RECORDED DATA.
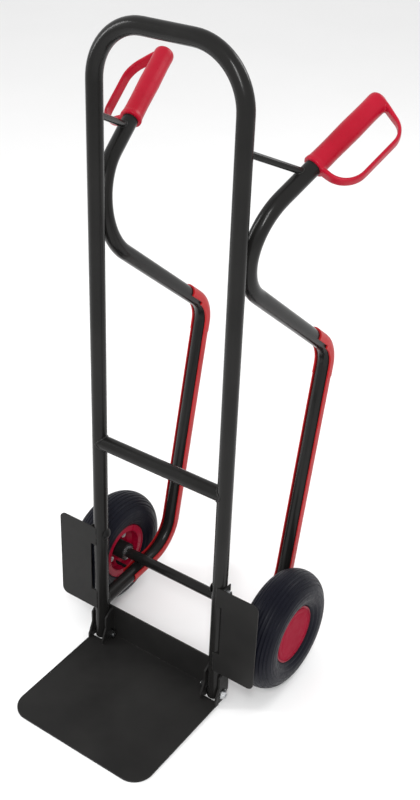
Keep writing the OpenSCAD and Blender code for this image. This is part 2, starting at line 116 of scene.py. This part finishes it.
class Nodes:
    def __init__(self, name):
        self.mat = bpy.data.materials.new(name)
        self.mat.use_nodes = True
        self.tree = self.mat.node_tree
        self.shader = self.tree.nodes["Principled BSDF"]
        coords = self.add("ShaderNodeTexCoord")
        self.at = coords.outputs["Object"]

    def add(self, kind, **settings):
        n = self.tree.nodes.new(kind)
        for key, value in settings.items():
            setattr(n, key, value)
        return n

    def link(self, a, b):
        self.tree.links.new(a, b)

    def noise(self, scale, detail=3.0, rough=0.5, stretch=None):
        n = self.add("ShaderNodeTexNoise")
        n.inputs["Scale"].default_value = scale
        n.inputs["Detail"].default_value = detail
        n.inputs["Roughness"].default_value = rough
        source = self.at
        if stretch:
            m = self.add("ShaderNodeMapping")
            m.inputs["Scale"].default_value = stretch
            self.link(source, m.inputs["Vector"])
            source = m.outputs["Vector"]
        self.link(source, n.inputs["Vector"])
        return n.outputs["Fac"]

    def ramp(self, fac, low, high, a, b):
        r = self.add("ShaderNodeMapRange")
        r.inputs["From Min"].default_value = low
        r.inputs["From Max"].default_value = high
        r.inputs["To Min"].default_value = a
        r.inputs["To Max"].default_value = b
        self.link(fac, r.inputs["Value"])
        return r.outputs["Result"]

    def mix(self, fac, a, b):
        m = self.add("ShaderNodeMix", data_type="RGBA")
        self.link(fac, m.inputs["Factor"])
        for value, socket in ((a, m.inputs[6]), (b, m.inputs[7])):
            if isinstance(value, tuple):
                socket.default_value = (*value, 1)
            else:
                self.link(value, socket)
        return m.outputs[2]

    def math(self, operation, a, b):
        m = self.add("ShaderNodeMath", operation=operation, use_clamp=True)
        for value, socket in ((a, m.inputs[0]), (b, m.inputs[1])):
            if isinstance(value, float):
                socket.default_value = value
            else:
                self.link(value, socket)
        return m.outputs[0]

    def bump(self, height, distance, strength=1.0, under=None):
        b = self.add("ShaderNodeBump")
        b.inputs["Distance"].default_value = distance
        b.inputs["Strength"].default_value = strength
        self.link(height, b.inputs["Height"])
        if under:
            self.link(under, b.inputs["Normal"])
        return b.outputs["Normal"]

    def soft_edges(self, radius):
        b = self.add("ShaderNodeBevel", samples=4)
        b.inputs["Radius"].default_value = radius
        return b.outputs["Normal"]

    def edges(self, radius):
        """1 along convex and concave edges, 0 on flat faces."""
        geometry = self.add("ShaderNodeNewGeometry")
        dot = self.add("ShaderNodeVectorMath", operation="DOT_PRODUCT")
        self.link(geometry.outputs["Normal"], dot.inputs[0])
        self.link(self.soft_edges(radius), dot.inputs[1])
        return self.ramp(dot.outputs["Value"], 0.985, 0.8, 0.0, 1.0)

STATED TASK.
Repeat the material above in full, keeping every word.

TASK SOLUTION.
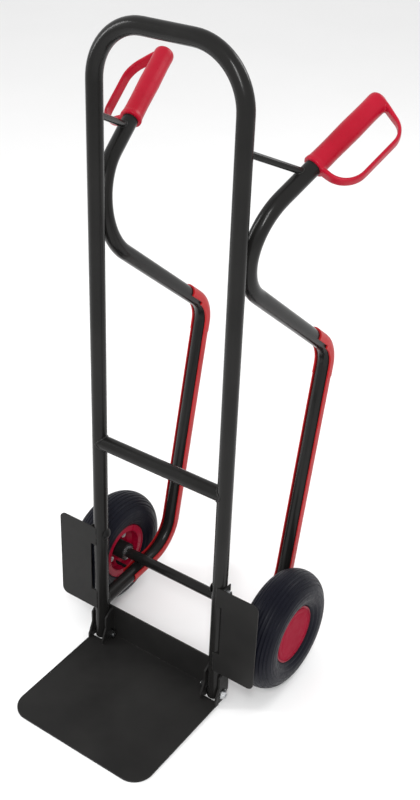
Keep writing the OpenSCAD and Blender code for this image. This is part 2, starting at line 116 of scene.py. This part finishes it.
class Nodes:
    def __init__(self, name):
        self.mat = bpy.data.materials.new(name)
        self.mat.use_nodes = True
        self.tree = self.mat.node_tree
        self.shader = self.tree.nodes["Principled BSDF"]
        coords = self.add("ShaderNodeTexCoord")
        self.at = coords.outputs["Object"]

    def add(self, kind, **settings):
        n = self.tree.nodes.new(kind)
        for key, value in settings.items():
            setattr(n, key, value)
        return n

    def link(self, a, b):
        self.tree.links.new(a, b)

    def noise(self, scale, detail=3.0, rough=0.5, stretch=None):
        n = self.add("ShaderNodeTexNoise")
        n.inputs["Scale"].default_value = scale
        n.inputs["Detail"].default_value = detail
        n.inputs["Roughness"].default_value = rough
        source = self.at
        if stretch:
            m = self.add("ShaderNodeMapping")
            m.inputs["Scale"].default_value = stretch
            self.link(source, m.inputs["Vector"])
            source = m.outputs["Vector"]
        self.link(source, n.inputs["Vector"])
        return n.outputs["Fac"]

    def ramp(self, fac, low, high, a, b):
        r = self.add("ShaderNodeMapRange")
        r.inputs["From Min"].default_value = low
        r.inputs["From Max"].default_value = high
        r.inputs["To Min"].default_value = a
        r.inputs["To Max"].default_value = b
        self.link(fac, r.inputs["Value"])
        return r.outputs["Result"]

    def mix(self, fac, a, b):
        m = self.add("ShaderNodeMix", data_type="RGBA")
        self.link(fac, m.inputs["Factor"])
        for value, socket in ((a, m.inputs[6]), (b, m.inputs[7])):
            if isinstance(value, tuple):
                socket.default_value = (*value, 1)
            else:
                self.link(value, socket)
        return m.outputs[2]

    def math(self, operation, a, b):
        m = self.add("ShaderNodeMath", operation=operation, use_clamp=True)
        for value, socket in ((a, m.inputs[0]), (b, m.inputs[1])):
            if isinstance(value, float):
                socket.default_value = value
            else:
                self.link(value, socket)
        return m.outputs[0]

    def bump(self, height, distance, strength=1.0, under=None):
        b = self.add("ShaderNodeBump")
        b.inputs["Distance"].default_value = distance
        b.inputs["Strength"].default_value = strength
        self.link(height, b.inputs["Height"])
        if under:
            self.link(under, b.inputs["Normal"])
        return b.outputs["Normal"]

    def soft_edges(self, radius):
        b = self.add("ShaderNodeBevel", samples=4)
        b.inputs["Radius"].default_value = radius
        return b.outputs["Normal"]

    def edges(self, radius):
        """1 along convex and concave edges, 0 on flat faces."""
        geometry = self.add("ShaderNodeNewGeometry")
        dot = self.add("ShaderNodeVectorMath", operation="DOT_PRODUCT")
        self.link(geometry.outputs["Normal"], dot.inputs[0])
        self.link(self.soft_edges(radius), dot.inputs[1])
        return self.ramp(dot.outputs["Value"], 0.985, 0.8, 0.0, 1.0)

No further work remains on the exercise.